The Platform reflected all the weaknesses of the Democratic Party in 1864:

Most of the planks of the Platform were indictments of the Lincoln Administration, and relatively easily agreed upon.

Slavery and Emancipation, however, were pressing issues throughout the country that the Democrats could not reconcile among themselves, and so they simply ignored these issues despite the fact that any end to the war would bring them to the front and center of the national consciousness. 

The second plank was written solely by the Copperhead Clement Vallandigham who had previously been exiled to the South and who was the head of the Knights of The Golden Circle. Many Americans of all political stripes considered him a traitor. Thus, his prominence in writing a plank was divisive in and of itself.

As a result of Vallandigham’s prominent contribution, the War Democrats demanded the right to draft a plank. The sixth plank contradicted the second in spirit, and was challenged by Copperheads and Peace Democrats as being “coded” to continue the war.

On August 31st, the War Democrat and former Commanding General of the Union, General George B. McClellan, still a military officer, was chosen as the Democrats’ Presidential candidate after some intraparty wrangling. George Pendleton of Ohio, a Copperhead and a protégé of Vallandigham’s, was named as Vice-Presidential candidate in order to balance the ticket. McClellan was 37, Pendleton 39. Together, they made up (and remain) the youngest Presidential ticket in American history.
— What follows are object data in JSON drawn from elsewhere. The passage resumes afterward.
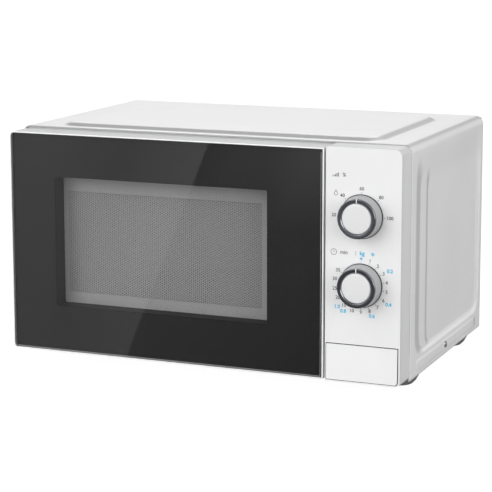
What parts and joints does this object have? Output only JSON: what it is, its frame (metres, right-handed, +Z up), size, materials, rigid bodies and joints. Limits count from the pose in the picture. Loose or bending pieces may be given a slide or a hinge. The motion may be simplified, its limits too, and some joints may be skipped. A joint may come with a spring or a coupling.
{
  "type": "microwave oven",
  "caption": "Countertop microwave oven with a swinging glass door, turntable, power dial, timer dial and push-button door release.",
  "frame": {"origin": "on the surface the feet stand on, under the middle of the oven's outer box", "axes": "+X towards the control panel side (right, seen from the front), +Y to the rear, +Z up"},
  "size_m": [0.4462, 0.3175, 0.2591],
  "materials": {
    "painted_steel": "silver grey powder coat, satin",
    "cavity_enamel": "light grey enamel, satin",
    "galvanised_steel": "galvanised sheet, matte",
    "white_plastic": "white, low gloss",
    "grey_plastic": "light grey, satin",
    "black_plastic": "black, matte",
    "natural_plastic": "undyed moulding, matte",
    "dark_chrome": "dark chrome plate",
    "screen_steel": "dark grey painted perforated sheet",
    "door_glass": "clear glass with a black printed border, gloss",
    "clear_glass": "clear, gloss",
    "mica": "mica sheet",
    "rubber": "black, matte",
    "copper": "varnished copper wire",
    "laminations": "stacked steel laminations",
    "aluminium": "bare aluminium",
    "zinc_steel": "zinc plated steel",
    "circuit_board": "phenolic board"
  },
  "bodies": {
    "cabinet": {"outer_cover": "painted_steel", "base_plate": "galvanised_steel", "rear_panel": "galvanised_steel", "front_plate": "painted_steel", "oven_cavity": "cavity_enamel", "cord_gland": "black_plastic", "upper_hinge": "zinc_steel", "lower_hinge": "zinc_steel", "cover_screw_left": "zinc_steel", "cover_screw_right": "zinc_steel", "front_left_foot": "rubber", "rear_left_foot": "rubber", "front_right_foot": "rubber", "rear_right_foot": "rubber", "waveguide": "galvanised_steel", "waveguide_cover": "mica", "magnetron_yoke": "galvanised_steel", "magnetron_anode": "aluminium", "transformer_core": "laminations", "transformer_primary": "copper", "transformer_secondary": "copper", "hv_capacitor": "aluminium", "fan_shroud": "natural_plastic", "fan_motor": "laminations", "cavity_lamp": "clear_glass", "thermal_cutout": "black_plastic", "fuse_board": "circuit_board", "turntable_motor": "zinc_steel", "interlock_bracket": "natural_plastic", "primary_microswitch": "black_plastic", "monitor_microswitch": "black_plastic", "secondary_microswitch": "black_plastic", "control_panel": "white_plastic", "button_spring": "zinc_steel", "timer_unit": "natural_plastic"},
    "door": {"door_frame": "white_plastic", "door_glass": "door_glass", "window_shroud": "black_plastic", "door_screen": "screen_steel", "door_film": "clear_glass", "choke_cover": "black_plastic", "hook_spring": "zinc_steel"},
    "hook_carrier": {"latch_hooks": "natural_plastic"},
    "power_knob": {"power_shaft": "natural_plastic", "power_knob_body": "grey_plastic", "power_knob_ring": "dark_chrome", "power_knob_cap": "white_plastic"},
    "timer_knob": {"timer_shaft": "natural_plastic", "timer_knob_body": "grey_plastic", "timer_knob_ring": "dark_chrome", "timer_knob_cap": "white_plastic"},
    "button": {"release_button": "white_plastic"},
    "lever": {"latch_lever": "natural_plastic"},
    "fan": {"fan_blade": "natural_plastic"},
    "turntable": {"drive_coupler": "natural_plastic", "glass_turntable": "clear_glass"},
    "roller_support": {"roller_ring": "natural_plastic"},
    "roller_1": {"roller_wheel_1": "black_plastic"},
    "roller_2": {"roller_wheel_2": "black_plastic"},
    "roller_3": {"roller_wheel_3": "black_plastic"}
  },
  "joints": [
    {"name": "door_hinge", "type": "hinge", "parent": "cabinet", "child": "door", "pos_m": [-0.213, -0.1275, 0.134], "axis": [0, 0, -1], "range_deg": [0, 100]},
    {"name": "hook_lift", "type": "slide", "parent": "door", "child": "hook_carrier", "axis": [0, 0, 1], "range_m": [0, 0.004], "stiffness_N_per_m": 300, "deforming": ["hook_spring"]},
    {"name": "power_knob_turn", "type": "hinge", "parent": "cabinet", "child": "power_knob", "pos_m": [0.1785, -0.1505, 0.1865], "axis": [0, 1, 0], "range_deg": [-90, 90]},
    {"name": "timer_knob_turn", "type": "hinge", "parent": "cabinet", "child": "timer_knob", "pos_m": [0.1785, -0.1505, 0.1165], "axis": [0, 1, 0], "range_deg": [0, 300]},
    {"name": "release_press", "type": "slide", "parent": "cabinet", "child": "button", "axis": [0, 1, 0], "range_m": [0, 0.006], "stiffness_N_per_m": 400, "deforming": ["button_spring"]},
    {"name": "latch_lever_turn", "type": "hinge", "parent": "cabinet", "child": "lever", "pos_m": [0.1515, -0.0905, 0.066], "axis": [1, 0, 0], "range_deg": [0, 12]},
    {"name": "fan_spin", "type": "hinge", "parent": "cabinet", "child": "fan", "pos_m": [0.163, 0.1355, 0.18], "axis": [0, 1, 0], "continuous": true},
    {"name": "turntable_spin", "type": "hinge", "parent": "cabinet", "child": "turntable", "pos_m": [-0.047, 0.0155, 0.05], "axis": [0, 0, 1], "continuous": true},
    {"name": "roller_ring_spin", "type": "hinge", "parent": "cabinet", "child": "roller_support", "pos_m": [-0.047, 0.0155, 0.0408], "axis": [0, 0, 1], "continuous": true},
    {"name": "roller_1_spin", "type": "hinge", "parent": "roller_support", "child": "roller_1", "pos_m": [0.048, 0.0155, 0.0408], "axis": [1, 0, 0], "continuous": true},
    {"name": "roller_2_spin", "type": "hinge", "parent": "roller_support", "child": "roller_2", "pos_m": [-0.0945, 0.09777, 0.0408], "axis": [-0.5, 0.866, 0], "continuous": true},
    {"name": "roller_3_spin", "type": "hinge", "parent": "roller_support", "child": "roller_3", "pos_m": [-0.0945, -0.06677, 0.0408], "axis": [-0.5, -0.866, 0], "continuous": true}
  ],
  "couplings": [
    {"joint": "latch_lever_turn", "follows": "release_press", "rad_per_m": 33.3},
    {"joint": "roller_ring_spin", "follows": "turntable_spin", "ratio": 0.5},
    {"joint": "roller_1_spin", "follows": "turntable_spin", "ratio": -6.3333},
    {"joint": "roller_2_spin", "follows": "turntable_spin", "ratio": -6.3333},
    {"joint": "roller_3_spin", "follows": "turntable_spin", "ratio": -6.3333}
  ]
}
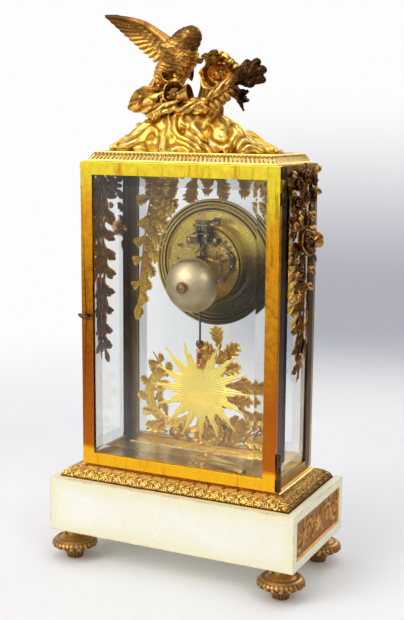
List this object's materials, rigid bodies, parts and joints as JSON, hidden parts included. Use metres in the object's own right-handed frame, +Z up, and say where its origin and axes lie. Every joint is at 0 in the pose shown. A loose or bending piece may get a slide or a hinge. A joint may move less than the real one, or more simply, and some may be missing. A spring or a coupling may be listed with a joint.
{
  "type": "cage clock",
  "caption": "Glazed brass cage clock on a marble plinth, with opening doors, swinging sunburst pendulum, striking movement and a dove finial",
  "frame": {"origin": "middle of the rectangle of the four feet, on the surface that they stand on", "axes": "+Z up, dial and front door towards -Y, rear door towards +Y, +X to the right of the dial"},
  "size_m": [0.285, 0.155, 0.5644],
  "materials": {
    "gilt_bronze": "antique gilding, bright on the high points and dark in the recesses",
    "dark_gilt": "worn gilding over brown bronze",
    "lacquered_brass": "orange lacquer, lightly scratched",
    "polished_brass": "polished with a soft lacquer tone",
    "sun_gilding": "bright matt gilding",
    "blued_steel": "dark tempered steel",
    "bell_metal": "silvered bell metal, turned",
    "white_marble": "warm white polished marble, faint veins",
    "bevelled_glass": "clear plate glass with ground bevels",
    "enamel": "white enamel with plain numerals"
  },
  "bodies": {
    "case": {"foot_front_left": "dark_gilt", "foot_front_right": "dark_gilt", "foot_rear_left": "dark_gilt", "foot_rear_right": "dark_gilt", "marble_plinth": "white_marble", "side_friezes": "dark_gilt", "front_frieze": "dark_gilt", "base_moulding": "gilt_bronze", "bottom_frame": "lacquered_brass", "floor_plate": "polished_brass", "post_front_left": "dark_gilt", "post_front_right": "dark_gilt", "post_rear_left": "dark_gilt", "post_rear_right": "dark_gilt", "side_glass_left": "bevelled_glass", "side_glass_right": "bevelled_glass", "top_frame": "lacquered_brass", "cornice": "gilt_bronze", "finial_rock": "gilt_bronze", "finial_bird": "gilt_bronze", "finial_wing": "gilt_bronze", "finial_basket": "gilt_bronze", "finial_torch": "dark_gilt", "side_garland_left": "dark_gilt", "side_garland_right": "dark_gilt", "front_garland": "gilt_bronze", "front_trophy": "gilt_bronze", "hinge_pins": "polished_brass", "dial_bezel": "polished_brass", "dial": "enamel", "drum": "polished_brass", "front_plate": "polished_brass", "back_plate": "polished_brass", "back_cock": "blued_steel", "bell_stand": "blued_steel", "bell": "bell_metal", "winding_key": "polished_brass"},
    "rear_door": {"rear_door_frame": "lacquered_brass", "rear_door_glass": "bevelled_glass"},
    "rear_latch": {"rear_latch": "polished_brass"},
    "front_door": {"front_door_frame": "lacquered_brass", "front_door_glass": "bevelled_glass"},
    "front_latch": {"front_latch": "polished_brass"},
    "centre_arbor": {"centre_wheel": "polished_brass", "minute_hand": "blued_steel"},
    "hour_hand": {"hour_hand": "blued_steel"},
    "minute_wheel": {"minute_wheel": "polished_brass"},
    "intermediate_wheel": {"intermediate_wheel": "polished_brass"},
    "going_barrel": {"going_barrel": "polished_brass"},
    "third_wheel": {"third_wheel": "polished_brass"},
    "escape_wheel": {"escape_wheel": "polished_brass"},
    "strike_barrel": {"strike_barrel": "polished_brass"},
    "count_wheel": {"count_wheel": "polished_brass"},
    "going_winding_arbor": {"going_winding_arbor": "blued_steel"},
    "strike_winding_arbor": {"strike_winding_arbor": "blued_steel"},
    "hammer": {"hammer": "blued_steel"},
    "pendulum": {"pendulum_rod": "blued_steel", "sunburst_bob": "sun_gilding"},
    "anchor_crutch": {"anchor_crutch": "blued_steel"},
    "regulator_arbor": {"regulator_arbor": "blued_steel"}
  },
  "joints": [
    {"name": "rear_door_hinge", "type": "hinge", "parent": "case", "child": "rear_door", "pos_m": [-0.1109, 0.04745, 0.2613], "axis": [0, 0, 1], "range_deg": [0, 110]},
    {"name": "front_door_hinge", "type": "hinge", "parent": "case", "child": "front_door", "pos_m": [0.1109, -0.04745, 0.2613], "axis": [0, 0, 1], "range_deg": [0, 110]},
    {"name": "rear_latch_turn", "type": "hinge", "parent": "rear_door", "child": "rear_latch", "pos_m": [0.1015, 0.0502, 0.2613], "axis": [0, -1, 0], "range_deg": [0, 90]},
    {"name": "front_latch_turn", "type": "hinge", "parent": "front_door", "child": "front_latch", "pos_m": [-0.1015, -0.0502, 0.2613], "axis": [0, 1, 0], "range_deg": [0, 90]},
    {"name": "minute_turn", "type": "hinge", "parent": "case", "child": "centre_arbor", "pos_m": [0, -0.03, 0.313], "axis": [0, 1, 0], "continuous": true},
    {"name": "hour_turn", "type": "hinge", "parent": "case", "child": "hour_hand", "pos_m": [0, -0.041, 0.313], "axis": [0, 1, 0], "continuous": true},
    {"name": "minute_wheel_turn", "type": "hinge", "parent": "case", "child": "minute_wheel", "pos_m": [0.0048, -0.039, 0.32131], "axis": [0, 1, 0], "continuous": true},
    {"name": "intermediate_turn", "type": "hinge", "parent": "case", "child": "intermediate_wheel", "pos_m": [0.01298, -0.027, 0.3156], "axis": [0, 1, 0], "continuous": true},
    {"name": "going_barrel_turn", "type": "hinge", "parent": "case", "child": "going_barrel", "pos_m": [0.019, -0.029, 0.299], "axis": [0, 1, 0], "continuous": true},
    {"name": "third_turn", "type": "hinge", "parent": "case", "child": "third_wheel", "pos_m": [-0.0079, -0.02, 0.32307], "axis": [0, 1, 0], "continuous": true},
    {"name": "escape_turn", "type": "hinge", "parent": "case", "child": "escape_wheel", "pos_m": [0, -0.03, 0.326], "axis": [0, 1, 0], "continuous": true},
    {"name": "strike_barrel_turn", "type": "hinge", "parent": "case", "child": "strike_barrel", "pos_m": [-0.019, -0.029, 0.299], "axis": [0, 1, 0], "continuous": true},
    {"name": "count_wheel_turn", "type": "hinge", "parent": "case", "child": "count_wheel", "pos_m": [-0.01298, -0.014, 0.3156], "axis": [0, 1, 0], "continuous": true},
    {"name": "going_winding_turn", "type": "hinge", "parent": "case", "child": "going_winding_arbor", "pos_m": [0.019, -0.04, 0.299], "axis": [0, 1, 0], "continuous": true},
    {"name": "strike_winding_turn", "type": "hinge", "parent": "case", "child": "strike_winding_arbor", "pos_m": [-0.019, -0.04, 0.299], "axis": [0, 1, 0], "continuous": true},
    {"name": "hammer_lift", "type": "hinge", "parent": "case", "child": "hammer", "pos_m": [-0.031, 0, 0.321], "axis": [0, 1, 0], "range_deg": [0, 14], "stiffness_Nm_per_rad": 0.01},
    {"name": "pendulum_swing", "type": "hinge", "parent": "case", "child": "pendulum", "pos_m": [0, -0.0065, 0.336], "axis": [0, 1, 0], "range_deg": [-4.5, 4.5]},
    {"name": "crutch_swing", "type": "hinge", "parent": "case", "child": "anchor_crutch", "pos_m": [0, -0.012, 0.336], "axis": [0, 1, 0], "range_deg": [-4.5, 4.5]},
    {"name": "regulator_turn", "type": "hinge", "parent": "case", "child": "regulator_arbor", "pos_m": [-0.005, -0.02, 0.3573], "axis": [0, 1, 0], "continuous": true}
  ],
  "couplings": [
    {"joint": "hour_turn", "follows": "minute_turn", "ratio": 0.083333},
    {"joint": "minute_wheel_turn", "follows": "minute_turn", "ratio": -0.33333},
    {"joint": "intermediate_turn", "follows": "minute_turn", "ratio": -0.16667},
    {"joint": "going_barrel_turn", "follows": "minute_turn", "ratio": 0.033333},
    {"joint": "third_turn", "follows": "minute_turn", "ratio": -12},
    {"joint": "count_wheel_turn", "follows": "strike_barrel_turn", "ratio": -5},
    {"joint": "crutch_swing", "follows": "pendulum_swing", "ratio": 1}
  ]
}
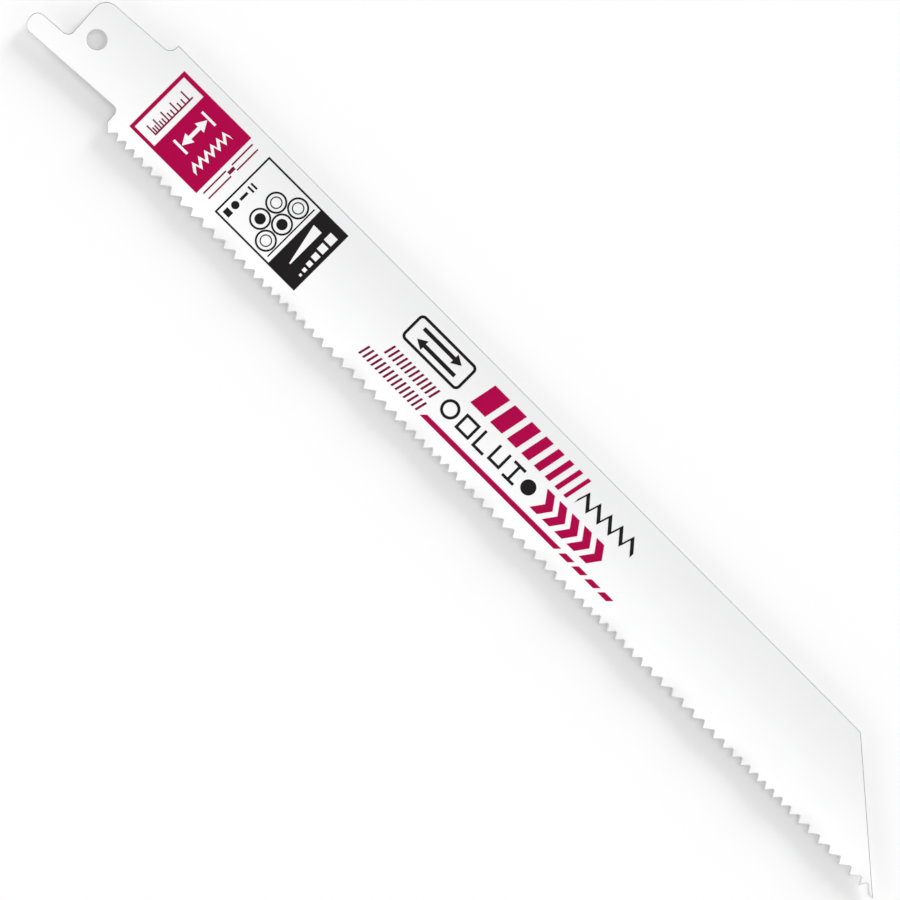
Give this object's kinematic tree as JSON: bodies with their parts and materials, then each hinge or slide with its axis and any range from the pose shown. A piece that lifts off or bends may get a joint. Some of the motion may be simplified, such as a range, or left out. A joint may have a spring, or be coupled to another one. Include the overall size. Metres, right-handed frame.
{
  "type": "reciprocating saw blade",
  "caption": "Painted flat steel blade with a canted, notched shank and pin hole, wavy-set teeth of varying pitch, and a steeply raked nose.",
  "frame": {"origin": "centre of the shank hole, half way through the plate", "axes": "+X from the shank to the nose along the tooth tips, +Y towards the back edge, +Z out of the printed face; the blade lies flat on its other face"},
  "size_m": [0.2032, 0.0188, 0.0012],
  "materials": {
    "enamel": "satin",
    "magenta_ink": "satin",
    "black_ink": "satin"
  },
  "bodies": {
    "root": {"blade": "enamel"}
  },
  "joints": []
}
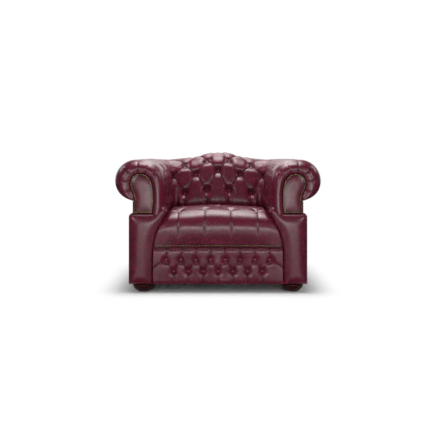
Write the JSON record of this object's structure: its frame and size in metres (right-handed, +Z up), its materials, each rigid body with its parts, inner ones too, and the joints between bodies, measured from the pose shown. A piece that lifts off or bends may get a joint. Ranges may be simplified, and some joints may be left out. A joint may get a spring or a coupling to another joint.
{
  "type": "chesterfield armchair",
  "caption": "Low-backed club armchair with rolled arms, deep-buttoned leather, sprung seat, scroll facings and bun feet.",
  "frame": {"origin": "on the floor under the middle of the chair's outline", "axes": "+X to the right as seen from in front, -Y towards the front, +Z up"},
  "size_m": [1.1496, 0.9298, 0.7745],
  "materials": {
    "leather": "satin",
    "frame": "matte",
    "feet": "satin",
    "nails": "satin",
    "steel": "satin",
    "canvas": "matte",
    "dust_cloth": "matte"
  },
  "bodies": {
    "root": {"inside_arm_right": "leather", "facing_right": "leather", "arm_front_panel_right": "leather", "outside_arm_right": "leather", "facing_nail_trim_right": "nails", "back_nail_trim_right": "nails", "front_post_right": "frame", "rear_post_right": "frame", "arm_top_rail_right": "frame", "side_rail_right": "frame", "arm_tacking_rail_right": "frame", "front_corner_block_right": "frame", "rear_corner_block_right": "frame", "front_foot_right": "feet", "front_foot_bolt_right": "steel", "front_glide_right": "steel", "rear_foot_right": "feet", "rear_foot_bolt_right": "steel", "rear_glide_right": "steel", "inside_arm_left": "leather", "facing_left": "leather", "arm_front_panel_left": "leather", "outside_arm_left": "leather", "facing_nail_trim_left": "nails", "back_nail_trim_left": "nails", "front_post_left": "frame", "rear_post_left": "frame", "arm_top_rail_left": "frame", "side_rail_left": "frame", "arm_tacking_rail_left": "frame", "front_corner_block_left": "frame", "rear_corner_block_left": "frame", "front_foot_left": "feet", "front_foot_bolt_left": "steel", "front_glide_left": "steel", "rear_foot_left": "feet", "rear_foot_bolt_left": "steel", "rear_glide_left": "steel", "inside_back": "leather", "seat_pad": "leather", "front_border": "leather", "outside_back": "leather", "front_nail_trim": "nails", "front_rail": "frame", "rear_rail": "frame", "seat_rear_rail": "frame", "back_top_rail": "frame", "back_centre_stile": "frame", "back_tacking_rail": "frame", "seat_spring_1": "steel", "seat_spring_2": "steel", "seat_spring_3": "steel", "seat_spring_4": "steel", "seat_spring_5": "steel", "seat_deck": "canvas", "back_webbing": "canvas", "dust_cover": "dust_cloth"}
  },
  "joints": []
}
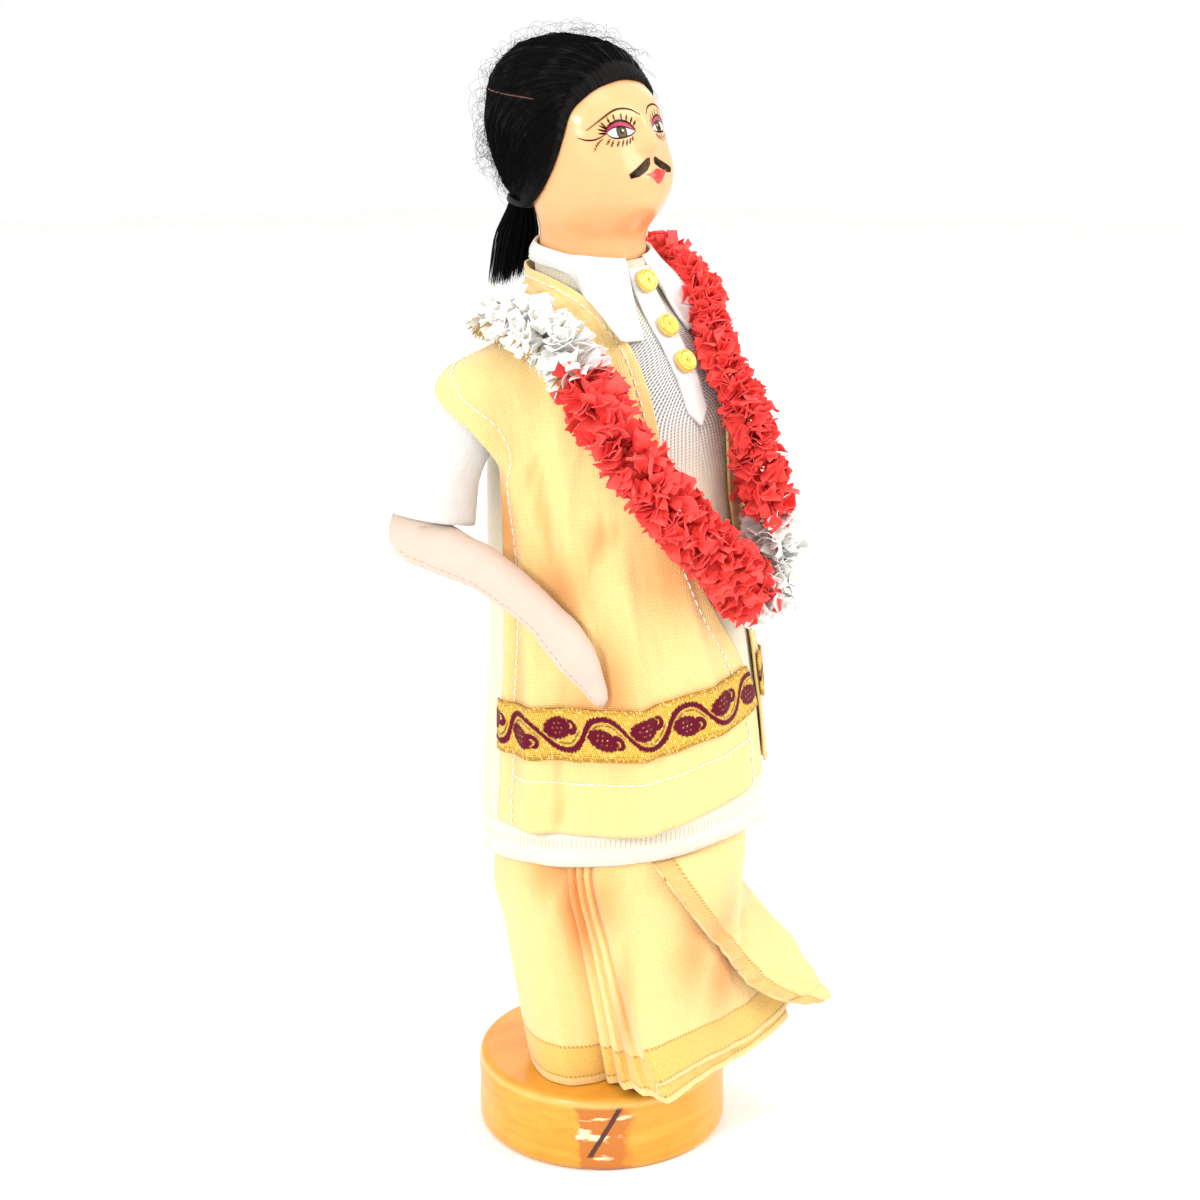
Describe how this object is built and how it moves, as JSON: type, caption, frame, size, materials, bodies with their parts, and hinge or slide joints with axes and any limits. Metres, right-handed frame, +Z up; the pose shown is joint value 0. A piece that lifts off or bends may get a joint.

McClellan was (as was traditional for the time) not present in Chicago and not openly campaigning for himself. He all but doomed the Democratic cause by acting wholly in character. When telegraphed that he had won the nomination McClellan did what McClellan apparently always did best --- he prevaricated. It was not until September 8th that he wired back his acceptance of the nomination, along with his outright rejection of Vallandigham’s plank:

. . . [T]he Union must be preserved at all hazards.

I could not look in the face of my gallant comrades of the army and navy, who have survived so many bloody battles, and tell them that their labors and the sacrifice of so many of our slain and wounded brethren had been in vain; that we had abandoned that Union for which we had so often periled our lives.

A vast majority of our people, whether in the army and navy or at home, would, as I would, hail with unbounded joy the permanent restoration of peace, on the basis of the Union under the Constitution without the effusion of another drop of blood.  But no peace can be permanent without union.

As to the other subjects presented in the resolutions of the Convention, I need only say that I should seek, in the Constitution of the United States, and the laws framed in accordance therewith, the rule of my duty, and the limitations of Executive power; endeavor to restore economy in public expenditure, re-establish the supremacy of law, and by the operation of a more rigorous nationality, resume our commanding position among the nations of the earth . . .

Betrayed, the Copperheads and the Peace Democrats refused to actively support McClellan’s candidacy. Pendleton even spoke against him in Party circles. This, plus the unforeseen Autumn upswing in the Union’s fortunes of war, sank McClellan’s candidacy.